7 Ocak 2013 Pazartesi

1292

(06 OCAK PAZAR)

İki Film Birden

Kadıköy rıhtımda buluşup Moda'ya yürüdük ve açlıktan sabırsızlıkla kahvaltı söyledik. Biraz gazeteye göz attık, biraz hafta içinde yaptıklarımızdan söz ettik. Her zamanki gibi onu görmek içimi ısıttı.

Kahvaltıyı sindirdiğimizden emin olduktan sonra planladığımız gibi sinemaya gittik; görmek istediğimiz birkaç film vardı-ilk olarak Pi'ye girdik.

Gerçi erkek arkadaşım kitabı okumuş ve çok beğendiğini söylemişti ama, çocuk filmi gibi görünen bir filmde bu kadar içimin taşacağını tahmin etmemiştim-resmen içimi sel bastı!

Ne demekse bilmiyorum işte-ama anlatıyor: içimi sel bastı.

Ben de başını okşayacak dev bir kaplan istiyorum!!!


Zaten kendimi bildim bileli hastası olduğum bu muhteşem hayvana defalarca hayran kaldım; avına yaklaşırken yürüyüşü, gözlerinin kısılıp omuzlarının çıkışı, avcı olmak için tasarlanmış bu yaratığın suratına korkusuzca kükremesi, yine de mesela uçan balıklar yüzüne çarparken çocuk gibi şaşırması, açlıktan güçsüz düştüğünde ölümün yaklaştığını sezip uslu bir çocuk gibi kabullenmesi...

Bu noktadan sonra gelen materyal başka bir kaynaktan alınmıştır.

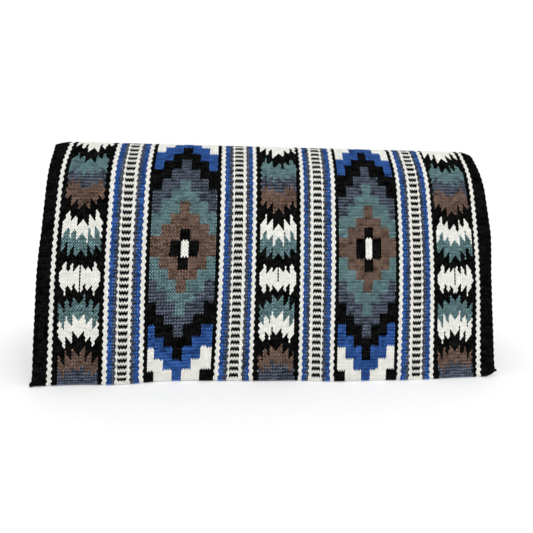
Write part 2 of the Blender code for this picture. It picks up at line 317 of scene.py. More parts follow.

Kaplan vuran biriyle herhangi bir yerde karşılaşırsam öldürmeye karar verdim-haberleri olsun. Doğada besin zincirinin tepesinde duran, avlayanı bulunmayan bu müthiş hayvanın karşısında insanlar bir sinekten farksız olduklarını ne çabuk unutuyorlar? Ateşli silahların verdiği bu yersiz küstahlık da neyin nesi?? Şahsen ben okyanus ortasında bir kaplanla hayatta kalsam, haddimi bilirim ve gerekirse onun tarafından öldürülmeyi şerefli bir ölüm sayarım. Hayır abartmıyorum.

Çok seviyorum!


Pi'nin hayatı'nın büyüsünden sıyrılamadan nasıl olduğunu anlamadan birer hamburger yiyiverdik. Zira, sırada ikinci film vardı: Medyum!

Bambaşka bir dünyadan bambaşka bir atmosfere sürüklenmek hoşuma gitti aslında; yaşlandığını acıyla fark ettiğim Robert De Niro'nun götürdüğü bu filme de hep ilgimi çeken gizemli metafizik konularla uğraştığından hemen kapılıverdim.

Üstelik beklenmedik bir sonla bizleri şaşırtmayı başardı ve aptal yerine koymadı-hoşuma gitti. Yorulan gözlerim 3.yü kaldıramayacağından Aşk'ı sonraya bırakıp eve döndük.

Uyumadan evvel rast geldiğimiz Türkan Şoray filminden de bahsetsem sıkılır mısınız?